GOAL: Check every line of the entries below for the word "hinge", and copy the ones that have it.

INFORMATION GIVEN:

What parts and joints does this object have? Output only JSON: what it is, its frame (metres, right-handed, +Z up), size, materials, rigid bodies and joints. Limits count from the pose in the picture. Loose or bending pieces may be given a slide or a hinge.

...

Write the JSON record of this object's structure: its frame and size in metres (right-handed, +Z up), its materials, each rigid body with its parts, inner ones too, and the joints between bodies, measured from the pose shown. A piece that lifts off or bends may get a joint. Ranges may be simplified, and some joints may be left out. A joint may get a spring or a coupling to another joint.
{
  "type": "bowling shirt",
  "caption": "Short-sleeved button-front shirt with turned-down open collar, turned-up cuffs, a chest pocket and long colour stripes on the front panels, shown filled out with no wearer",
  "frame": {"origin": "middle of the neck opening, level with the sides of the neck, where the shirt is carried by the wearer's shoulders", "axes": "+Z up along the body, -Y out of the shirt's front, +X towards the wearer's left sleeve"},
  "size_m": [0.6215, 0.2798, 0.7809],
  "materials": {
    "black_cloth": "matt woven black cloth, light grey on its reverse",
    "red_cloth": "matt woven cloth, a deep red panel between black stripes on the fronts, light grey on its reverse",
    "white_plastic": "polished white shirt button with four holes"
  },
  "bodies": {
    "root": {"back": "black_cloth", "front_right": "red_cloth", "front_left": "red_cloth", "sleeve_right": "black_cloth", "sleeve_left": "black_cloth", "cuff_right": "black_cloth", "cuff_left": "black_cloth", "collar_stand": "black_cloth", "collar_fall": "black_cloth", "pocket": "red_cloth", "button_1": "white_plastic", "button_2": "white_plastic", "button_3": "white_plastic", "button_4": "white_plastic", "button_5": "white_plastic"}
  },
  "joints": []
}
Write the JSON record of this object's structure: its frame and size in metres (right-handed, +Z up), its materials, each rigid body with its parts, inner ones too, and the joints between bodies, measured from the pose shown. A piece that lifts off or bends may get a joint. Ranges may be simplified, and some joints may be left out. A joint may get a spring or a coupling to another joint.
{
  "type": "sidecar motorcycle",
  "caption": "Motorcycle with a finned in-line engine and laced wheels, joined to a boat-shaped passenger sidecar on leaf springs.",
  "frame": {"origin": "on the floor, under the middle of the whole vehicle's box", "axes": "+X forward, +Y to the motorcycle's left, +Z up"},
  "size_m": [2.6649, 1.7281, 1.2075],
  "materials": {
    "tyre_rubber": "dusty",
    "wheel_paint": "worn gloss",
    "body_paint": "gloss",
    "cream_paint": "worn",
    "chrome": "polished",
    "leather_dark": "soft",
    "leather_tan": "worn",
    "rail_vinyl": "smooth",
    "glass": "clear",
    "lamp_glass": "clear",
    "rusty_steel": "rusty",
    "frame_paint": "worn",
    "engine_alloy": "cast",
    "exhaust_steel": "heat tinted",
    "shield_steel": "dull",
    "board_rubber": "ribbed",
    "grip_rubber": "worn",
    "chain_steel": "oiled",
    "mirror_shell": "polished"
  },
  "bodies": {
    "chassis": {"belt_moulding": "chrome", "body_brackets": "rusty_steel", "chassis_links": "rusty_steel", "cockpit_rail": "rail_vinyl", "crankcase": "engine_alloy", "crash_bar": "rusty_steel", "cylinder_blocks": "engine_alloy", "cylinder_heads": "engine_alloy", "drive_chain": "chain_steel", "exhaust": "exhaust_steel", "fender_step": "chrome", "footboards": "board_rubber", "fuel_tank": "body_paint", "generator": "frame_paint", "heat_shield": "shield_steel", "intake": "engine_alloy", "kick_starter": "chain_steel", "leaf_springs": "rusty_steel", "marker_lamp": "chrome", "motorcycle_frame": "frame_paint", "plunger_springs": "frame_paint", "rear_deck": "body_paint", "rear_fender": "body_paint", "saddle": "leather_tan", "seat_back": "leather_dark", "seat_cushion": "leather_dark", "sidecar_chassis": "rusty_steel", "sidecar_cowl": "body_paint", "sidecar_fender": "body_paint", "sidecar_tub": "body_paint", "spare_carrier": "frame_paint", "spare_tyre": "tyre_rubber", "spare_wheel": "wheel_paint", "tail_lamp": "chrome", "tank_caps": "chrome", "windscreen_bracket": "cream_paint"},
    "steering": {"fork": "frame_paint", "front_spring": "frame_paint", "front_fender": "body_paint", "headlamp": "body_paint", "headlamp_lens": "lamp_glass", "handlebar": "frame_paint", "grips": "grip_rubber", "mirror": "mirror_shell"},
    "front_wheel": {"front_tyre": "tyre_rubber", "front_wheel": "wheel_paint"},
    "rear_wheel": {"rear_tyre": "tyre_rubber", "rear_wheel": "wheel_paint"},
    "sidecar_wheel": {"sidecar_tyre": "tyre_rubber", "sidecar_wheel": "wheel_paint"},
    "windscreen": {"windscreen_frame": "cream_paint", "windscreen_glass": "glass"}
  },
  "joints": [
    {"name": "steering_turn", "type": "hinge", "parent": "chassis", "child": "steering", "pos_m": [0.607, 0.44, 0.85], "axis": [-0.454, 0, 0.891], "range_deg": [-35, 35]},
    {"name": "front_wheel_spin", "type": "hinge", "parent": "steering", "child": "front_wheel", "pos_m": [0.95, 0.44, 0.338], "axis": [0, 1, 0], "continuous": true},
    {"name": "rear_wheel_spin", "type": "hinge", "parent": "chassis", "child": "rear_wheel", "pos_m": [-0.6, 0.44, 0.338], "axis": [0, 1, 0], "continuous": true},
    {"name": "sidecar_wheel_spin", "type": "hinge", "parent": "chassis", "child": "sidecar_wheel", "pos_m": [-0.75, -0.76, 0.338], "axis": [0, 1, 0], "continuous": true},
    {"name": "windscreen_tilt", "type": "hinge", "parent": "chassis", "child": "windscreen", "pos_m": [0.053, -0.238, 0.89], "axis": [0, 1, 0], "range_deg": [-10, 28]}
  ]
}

TASK OUTPUT:
What parts and joints does this object have? Output only JSON: what it is, its frame (metres, right-handed, +Z up), size, materials, rigid bodies and joints. Limits count from the pose in the picture. Loose or bending pieces may be given a slide or a hinge.
    {"name": "steering_turn", "type": "hinge", "parent": "chassis", "child": "steering", "pos_m": [0.607, 0.44, 0.85], "axis": [-0.454, 0, 0.891], "range_deg": [-35, 35]},
    {"name": "front_wheel_spin", "type": "hinge", "parent": "steering", "child": "front_wheel", "pos_m": [0.95, 0.44, 0.338], "axis": [0, 1, 0], "continuous": true},
    {"name": "rear_wheel_spin", "type": "hinge", "parent": "chassis", "child": "rear_wheel", "pos_m": [-0.6, 0.44, 0.338], "axis": [0, 1, 0], "continuous": true},
    {"name": "sidecar_wheel_spin", "type": "hinge", "parent": "chassis", "child": "sidecar_wheel", "pos_m": [-0.75, -0.76, 0.338], "axis": [0, 1, 0], "continuous": true},
    {"name": "windscreen_tilt", "type": "hinge", "parent": "chassis", "child": "windscreen", "pos_m": [0.053, -0.238, 0.89], "axis": [0, 1, 0], "range_deg": [-10, 28]}